John Towneley, a recusant who was probably the man of that name from Towneley (Lancs.), was living in Enfield between 1586 and 1591. (fn. 1) He seems to have left before 1605, when Enfield acquired some notoriety in connexion with the Gunpowder Plot. White Webbs was acquired c. 1600 by Henry Garnet, a Jesuit priest, and was used as a refuge for up to 14 other priests. The composer William Byrd played the organ there at masses which were attended by members of the nobility (fn. 2) and in 1605 the house was visited by Robert Catesby and Thomas Winter, two of the Gunpowder plotters. (fn. 3) After the discovery of the plot Popish books and relics were discovered in the house, which contained trap doors and concealed passages. (fn. 4)

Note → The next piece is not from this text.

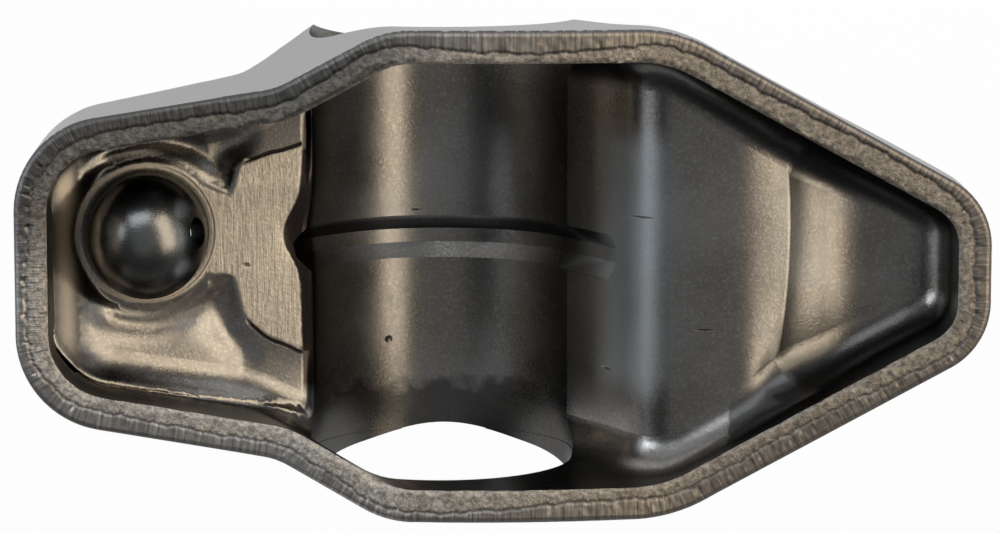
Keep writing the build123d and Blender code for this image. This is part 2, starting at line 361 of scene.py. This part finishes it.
class Value:
    """One output of a node tree. Arithmetic on it adds Math nodes."""

    def __init__(self, tree, socket):
        self.tree = tree
        self.socket = socket

    def node(self, kind, settings, sockets, output=0):
        """Adds a node: its settings first, then the values or links of its sockets."""
        made = self.tree.nodes.new(kind)
        for name, value in settings.items():
            setattr(made, name, value)
        for name, value in sockets.items():
            if isinstance(value, Value):
                self.tree.links.new(value.socket, made.inputs[name])
            else:
                made.inputs[name].default_value = value
        return Value(self.tree, made.outputs[output])

    def math(self, operation, *others, clamp=False):
        """Adds a Math node that works on this value and the others."""
        settings = {"operation": operation, "use_clamp": clamp}
        return self.node("ShaderNodeMath", settings, dict(enumerate((self, *others))))

    def __add__(self, other):
        return self.math("ADD", other)

    def __sub__(self, other):
        return self.math("SUBTRACT", other)

    def __rsub__(self, other):
        return self * -1 + other

    def __mul__(self, other):
        return self.math("MULTIPLY", other)

    __radd__ = __add__
    __rmul__ = __mul__

    def between(self, low, high):
        """0 below low, 1 above high, smooth between them."""
        return self.node("ShaderNodeMapRange", {"interpolation_type": "SMOOTHSTEP"},
                         {"Value": self, "From Min": low, "From Max": high})

    def noise(self, scale, detail=3.0, roughness=0.5):
        """Noise at this place, from 0 to 1, with scale in waves per metre."""
        sockets = {"Vector": self, "Scale": scale, "Detail": detail, "Roughness": roughness}
        return self.node("ShaderNodeTexNoise", {}, sockets)

    def stretched(self, x, y, z):
        """This place with its axes stretched."""
        stretch = {0: self, 1: (x, y, z)}
        return self.node("ShaderNodeVectorMath", {"operation": "MULTIPLY"}, stretch)

    def part(self, axis):
        """One of this vector's three numbers."""
        return self.node("ShaderNodeSeparateXYZ", {}, {0: self}, axis)

    def near(self, middle, inner, outer):
        """1 where this value is within inner of the middle, 0 beyond outer."""
        return 1 - (self - middle).math("ABSOLUTE").between(inner, outer)

    def blend(self, under, over):
        """A colour that goes from under to over as this value goes from 0 to 1."""
        return self.node("ShaderNodeMix", {"data_type": "RGBA"}, {0: self, 6: under, 7: over}, 2)


steel = bpy.data.materials.new("oiled_pressed_steel")
steel.use_nodes = True
tree = steel.node_tree
shader = tree.nodes["Principled BSDF"]
start = Value(tree, None)
spot = start.node("ShaderNodeTexCoord", {}, {}, "Object")
rim, shear, zones, sides, socket = (
    start.node("ShaderNodeAttribute", {"attribute_name": name}, {}, "Vector")
    for name in ("rim_run", "shear", "zones", "sides", "socket"))
rim_along, rim_across, rim_mask = (rim.part(i) for i in range(3))
past_shear, along_arm, past_lip = (shear.part(i) for i in range(3))
land_depth, floor_mask, dome_mask = (zones.part(i) for i in range(3))
outer_mask, bore_mask, wall_shade = (sides.part(i) for i in range(3))
from_middle, from_floor, past_land_edge = (socket.part(i) for i in range(3))
inner_mask = 1 - outer_mask
aside = spot.part(1).math("ABSOLUTE")

# Scale left from hardening: brown black, blotchy at a few millimetres, dusty at a tenth.
blotch = spot.noise(110, 3, 0.5).between(0.3, 0.75)
cloud = spot.noise(420, 5, 0.6)
dust = spot.noise(5200, 2, 0.6)
grit = spot.noise(3600, 3, 0.7)
base = blotch.blend((0.19, 0.175, 0.16, 1), (0.26, 0.255, 0.25, 1))
base = (cloud.between(0.5, 0.8) * 0.4).blend(base, (0.12, 0.11, 0.10, 1))
base = (grit.between(0.45, 0.75) * 0.55).blend(base, (0.40, 0.39, 0.38, 1))
# The outer faces are painted pale, as a painted reflection of the white table.
base = outer_mask.blend(base, (0.56, 0.56, 0.57, 1))
# Painted shade: the inner walls are darkened by how far they face -y, and at the valve end by how
# far they face either wall.
painted_wall_shade = (wall_shade * (1 - bore_mask)).between(0.03, 0.42) * inner_mask
base = (painted_wall_shade * 0.8).blend(base, (0.045, 0.045, 0.045, 1))

# Painted shade on the saddle beside the -y wall, with a scalloped edge.
saddle_painted_shade = (spot.part(1) * -1 + (cloud - 0.5) * 0.004).between(0.0122, 0.0136)
saddle_painted_shade = saddle_painted_shade * (1 - spot.part(0).math("ABSOLUTE").between(0.0105, 0.0118)) * inner_mask
base = (saddle_painted_shade * 0.75).blend(base, (0.045, 0.045, 0.045, 1))

# The dome is smoother and blacker than the floor, and down its sides it is painted darker still,
# as painted shade.
base = (dome_mask * 0.75).blend(base, (0.16, 0.163, 0.165, 1))
dome_side_painted_shade = dome_mask * from_middle.between(3.7, 5.0)
base = (dome_side_painted_shade * 0.85).blend(base, (0.03, 0.03, 0.03, 1))

# The rim: burnished outside, where the shear bit, then torn and grainy on the inside.
edge_wave = start.node("ShaderNodeCombineXYZ", {}, {0: rim_along, 1: 0.0})
split = past_shear + (edge_wave.noise(2.5, 2, 0.6) - 0.5) * 0.12
torn = split.between(-0.02, 0.05)
line = split.between(-0.12, -0.01) * (1 - split.between(0.0, 0.10))
striae_at = start.node("ShaderNodeCombineXYZ", {}, {0: rim_along * 3.2, 1: rim_across * 0.5})
striae = striae_at.noise(1.0, 4, 0.65)
grain = spot.noise(2600, 5, 0.7)
burnished = striae.between(0.3, 0.72).blend((0.20, 0.19, 0.18, 1), (0.56, 0.53, 0.50, 1))
rough_metal = grain.between(0.3, 0.75).blend((0.26, 0.24, 0.22, 1), (0.70, 0.66, 0.60, 1))
rim_colour = torn.blend(burnished, rough_metal)
# The rim is darker and warmer towards the valve end, and on the far side of the push rod end it
# carries painted shade.
valve_end = spot.part(0).between(-0.012, 0.022)
rim_tint_and_shade = valve_end.blend((1.0, 1.0, 1.0, 1), (0.70, 0.66, 0.62, 1))
shaded = spot.part(1).between(-0.002, 0.006) * (1 - spot.part(0).between(-0.008, 0.004))
rim_tint_and_shade = (shaded * 0.8).blend(rim_tint_and_shade, (0.25, 0.25, 0.25, 1))
rim_colour = start.node("ShaderNodeMix", {"data_type": "RGBA", "blend_type": "MULTIPLY"},
                        {0: 1.0, 6: rim_colour, 7: rim_tint_and_shade}, 2)
seam = edge_wave.noise(1.6, 3, 0.7).between(0.35, 0.6)
rim_colour = (line * (0.08 + seam * 0.42)).blend(rim_colour, (0.05, 0.048, 0.045, 1))
rolled = 1 - rim_across.between(0.03, 0.13)
rim_colour = (rolled * 0.8).blend(rim_colour, (0.09, 0.09, 0.09, 1))
base = rim_mask.blend(base, rim_colour)

# The ring coined round the foot of the dome: a painted highlight on its edge, with a line of
# painted shade inside it.
ring_highlight_radius, gap_radius = 5.76, 5.42
near_floor = 1 - from_floor.math("ABSOLUTE").between(0.5, 0.9)
ring_painted_highlight = from_middle.near(ring_highlight_radius, 0.06, 0.22) * near_floor
gap_painted_shade = from_middle.near(gap_radius, 0.05, 0.20) * near_floor

# The coined land, with the fine lines of its punch across the arm. Its metal has folded over at
# the sides, with painted shadow along the folds, and beyond its valve edge the floor is painted
# black as shadow.
land_edge = land_depth + (spot.noise(900, 2, 0.5) - 0.5) * 0.3
land_mask = floor_mask * land_edge.between(0.0, 0.35)
lip_fold_and_shadow = past_land_edge.near(-0.1, 0.06, 0.20) * floor_mask
lip_fold_and_shadow = lip_fold_and_shadow * along_arm.between(-16.9, -16.2) * (1 - along_arm.between(-12.1, -11.9))
past_land_painted_shadow = past_lip.between(-0.35, -0.1) * (1 - along_arm.between(-11.0, -10.6))
past_land_painted_shadow = past_land_painted_shadow * (1 - aside.between(0.0112, 0.0125))
lines_at = spot.stretched(1, 0.06, 1)
lines = lines_at.noise(6500, 3, 0.6)
land_colour = (lines * 0.6 + grain * 0.4).between(0.36, 0.62)
land_colour = land_colour.blend((0.46, 0.41, 0.35, 1), (0.78, 0.71, 0.62, 1))
base = (land_mask * 0.9).blend(base, land_colour)
base = (gap_painted_shade * 0.3).blend(base, (0.10, 0.09, 0.08, 1))
base = (ring_painted_highlight * 0.9).blend(base, (0.85, 0.79, 0.70, 1))
# A pale strip on the floor along the push rod end wall: a painted highlight, also made rougher.
end_painted_highlight = (1 - from_floor.between(0.4, 1.7)) * (0.7 + grit * 0.4)
end_painted_highlight = end_painted_highlight * (1 - along_arm.between(-31.2, -29.8)) * from_middle.between(5.9, 6.3)
end_painted_highlight = end_painted_highlight * inner_mask * (1 - rim_mask)
base = (end_painted_highlight * 0.9).blend(base, (0.78, 0.69, 0.58, 1))
base = (lip_fold_and_shadow.math("MAXIMUM", past_land_painted_shadow) * 0.95).blend(base, (0.03, 0.022, 0.02, 1))

# The hump's shoulder over the shaft is rubbed dull, and painted paler and bluer as a painted
# highlight.
shoulder = along_arm.between(12.4, 14.8) * (1 - along_arm.between(15.6, 21.5))
shoulder = shoulder * inner_mask * (1 - rim_mask)
shoulder = shoulder * (1 - aside.between(0.009, 0.0125))
base = (shoulder * 0.6).blend(base, (0.34, 0.36, 0.38, 1))

# Pits and short scratches of handling: where each is, how long and how wide, in mm.
handling = ((16.8, 3.9, 1.1, 0.12), (22.0, -5.4, 0.9, 0.10), (-4.8, -9.0, 0.35, 0.35),
            (-16.6, -1.1, 0.40, 0.25), (-2.4, 2.3, 0.5, 0.16), (14.0, -9.5, 0.5, 0.15))
marks = 0.0
for mark_x, mark_y, long, wide in handling:
    run_off = (spot.part(0) - mark_x * MM) * (1 / long / MM)
    side_off = (spot.part(1) - mark_y * MM) * (1 / wide / MM)
    reach = (run_off * run_off + side_off * side_off) + spot.noise(2500, 2, 0.5)
    marks = (1 - reach.between(0.4, 1.5)) + marks
base = (marks * 0.75).blend(base, (0.07, 0.06, 0.05, 1))

# Gloss and fine relief. The worked faces are duller than the oiled scale.
roughness = 0.20 + blotch * 0.05 + cloud * 0.08 + dust * 0.06
roughness = roughness - dome_mask * 0.03 + shoulder * 0.22 + land_mask * 0.22 + ring_painted_highlight * 0.25
roughness = roughness + end_painted_highlight * 0.35
roughness = roughness + rim_mask * (0.18 + torn * 0.14)

height = cloud * 0.008 + dust * 0.007 + grit * 0.010
height = height + land_mask * (lines * 0.03 + grit * 0.03) - lip_fold_and_shadow * 0.12 - marks * 0.08
serrated = 1 - spot.part(0).between(-0.0338, -0.0318)
rim_height = (1 - torn) * striae * 0.03 + torn * grain * 0.10 - line * 0.05
rim_height = rim_height + serrated * torn * striae * 0.35
height = height + rim_mask * rim_height
bumped = start.node("ShaderNodeBump", {}, {"Strength": 1.0, "Distance": MM, "Height": height})

for name, value in (("Base Color", base), ("Roughness", roughness), ("Normal", bumped)):
    tree.links.new(value.socket, shader.inputs[name])
shader.inputs["Metallic"].default_value = 1.0
shader.inputs["Specular Tint"].default_value = (0.55, 0.55, 0.55, 1)

mesh.materials.clear()
mesh.materials.append(steel)
arm = bpy.data.objects.new("rocker_arm_steel", mesh)
bpy.context.scene.collection.objects.link(arm)
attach(arm, "root")
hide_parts("rocker_arm")

# ---------------------------------------------------------------------------------------
# Studio. The arm lies on its belly, open side up, on a white table. A warm lamp stands at
# the valve end, one cool lamp beyond the push rod end and one at the far side. Overhead
# there is only a faint glow, and the horizon is pale except on the near side.
# ---------------------------------------------------------------------------------------
aim = Vector((4.96, 0, 8.2)) * MM
tilt = math.radians(8.0)
camera_far = 341.88
camera = bpy.data.objects.new("camera", bpy.data.cameras.new("camera"))
camera.data.sensor_width = 36.0
camera.data.lens = 148.28
camera.data.clip_start = 0.01
camera.location = aim + Vector((0, math.sin(tilt), math.cos(tilt))) * camera_far * MM
camera.rotation_euler = (-tilt, 0, 0)
bpy.context.scene.collection.objects.link(camera)
bpy.context.scene.camera = camera


lamp_far = 0.6


def lamp(name, direction, size, power, colour):
    """A soft box that faces the arm from this direction."""
    light = bpy.data.lights.new(name, "AREA")
    light.shape = "RECTANGLE"
    light.size, light.size_y = size
    light.energy = power
    light.color = colour
    holder = bpy.data.objects.new(name, light)
    way = Vector(direction).normalized()
    holder.location = aim + way * lamp_far
    holder.rotation_euler = way.to_track_quat("Z", "Y").to_euler()
    bpy.context.scene.collection.objects.link(holder)


lamp("warm_lamp", (1.0, 0.34, 1.0), (0.72, 0.31), 2.4, (1.0, 0.86, 0.66))
lamp("cool_side_lamp", (-1.76, 0.49, 1.0), (0.24, 0.24), 1.05, (0.84, 0.93, 1.0))
lamp("cool_far_lamp", (-0.27, 1.0, 1.0), (0.44, 0.28), 0.95, (0.90, 0.95, 1.0))

table_mesh = bpy.data.meshes.new("table")
half_table = 3.0
table_z = cad_box[0].z
table_corners = [(-half_table, -half_table, table_z), (half_table, -half_table, table_z),
                 (half_table, half_table, table_z), (-half_table, half_table, table_z)]
table_mesh.from_pydata(table_corners, [], [(0, 1, 2, 3)])
table = bpy.data.objects.new("table", table_mesh)
bpy.context.scene.collection.objects.link(table)
white = bpy.data.materials.new("white_table")
white.use_nodes = True
tree = white.node_tree
tree.nodes.clear()
start = Value(tree, None)
seen = start.node("ShaderNodeLightPath", {}, {}, "Is Camera Ray")
glossy = start.node("ShaderNodeLightPath", {}, {}, "Is Glossy Ray")
lit = start.node("ShaderNodeBsdfDiffuse", {}, {"Color": (0.8, 0.8, 0.8, 1)})
glow = start.node("ShaderNodeEmission", {}, {"Color": (1, 1, 1, 1), "Strength": 1.0})
share = (seen + glossy).math("MULTIPLY", 0.97, clamp=True)
surface = start.node("ShaderNodeMixShader", {}, {0: share, 1: lit, 2: glow})
end = tree.nodes.new("ShaderNodeOutputMaterial")
tree.links.new(surface.socket, end.inputs["Surface"])
table_mesh.materials.append(white)

world = bpy.data.worlds.new("studio")
bpy.context.scene.world = world
world.use_nodes = True
tree = world.node_tree
start = Value(tree, None)
way = start.node("ShaderNodeTexCoord", {}, {}, "Generated")
height = way.part(2)
low_sky = 1 - height.between(0.15, 0.5)
near_side = 1 - (way.part(1) + 0.4).between(0.0, 0.34)
ceiling = height.between(0.84, 0.96)
seen = start.node("ShaderNodeLightPath", {}, {}, "Is Camera Ray")
sky = low_sky * (1.1 - near_side * 0.85) + near_side * 0.04 + ceiling * 0.26 + 0.03
sky = sky.math("MAXIMUM", seen)
tree.links.new(sky.socket, tree.nodes["Background"].inputs["Strength"])
tree.nodes["Background"].inputs["Color"].default_value = (0.95, 0.98, 1.0, 1)

bpy.context.scene.view_settings.view_transform = "Standard"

There were intermittent convictions of Enfield men for recusancy between 1617 and 1640, and again between 1679 and 1684. (fn. 5) In 1706 there were two known papist families in the parish, one at Scotland Green and the other at Forty Hill, (fn. 6) and in 1766 there were three reputed Roman Catholics. (fn. 7) There were still a few at the end of the 18th century (fn. 8) but no place of worship was provided until 1862, when a mission chapel was founded in Cecil Road. (fn. 9) A permanent parish church, dedicated to Our Lady of Mount Carmel and St. George, was opened on an adjacent site in 1901 and the former mission church became a school in 1905. The church was destroyed by a land mine in 1940, whereupon services were held in the assembly hall of St. George's school, Gordon Road, until a large church in London Road was opened in 1958. The new church is of yellow brick, with a basilican plan and some Florentine Renaissance details, designed by John E. Sterrett and B. D. Kaye. (fn. 10)

There was a Roman Catholic chapel in Alma Road, Ponders End, in 1896 (fn. 11) which was served in 1908 by priests from Lower Edmonton. (fn. 12) A parish was formed in 1912 and in 1921 the present church of St. Mary, Nags Head Road, a plain stone building in the Perpendicular style, was opened. (fn. 13)

The Crusade of Rescue and the Sisters of Charity took over a building in Holtwhite's Hill for use as an orphanage in 1890. (fn. 14) The chapel was registered for worship as the church of Our Lady of Walsingham and the English Martyrs in 1964. (fn. 15) The Sisters of the Holy Trinity of Nazareth first came to Enfield in 1902, and in 1907 took over a house in London Road, which has since been extended. (fn. 16) Soon afterwards they built another house, called the Loreto convent, in Durants Road, Ponders End.

Footnotes

  • 1. Cath. Rec. Soc. lvii, p. xxx; Cal. S.P. Dom. 1591-4, 149.
  • 2. P. Caraman, Henry Garnet, 264, 317.
  • 3. Essex Recusant, viii. 104; Cal. S.P. Dom. 1603-10, 292.
  • 4. Cal. S.P. Dom. 1603-10, 250.
  • 5. Mdx. Cnty. Recs. ii. 131, 134; iii. 20, 144; iv. 132, 141, 243; Cath. Rec. Soc. xxx. 265.
  • 6. Guildhall MS. 9800A.
  • 7. Ibid. 9558, f. 432.
  • 8. Ibid. 9557, f. 30.
  • 9. Cath. Dir. (1901).
  • 10. Ex inf. the parish priest, Our Lady of Mount Carmel and St. George.
  • 11. O.S. Map, 1/2,500, Mdx. VII. 8 (1896 edn.).
  • 12. Kelly s Dir. Mdx. (1908).
  • 13. Cath. Dir. (1969).
  • 14. See p. 257.
  • 15. G.R.O., Worship Reg. no. 69774.
  • 16. Ex. inf. the parish priest, Our Lady of Mount Carmel and St. George.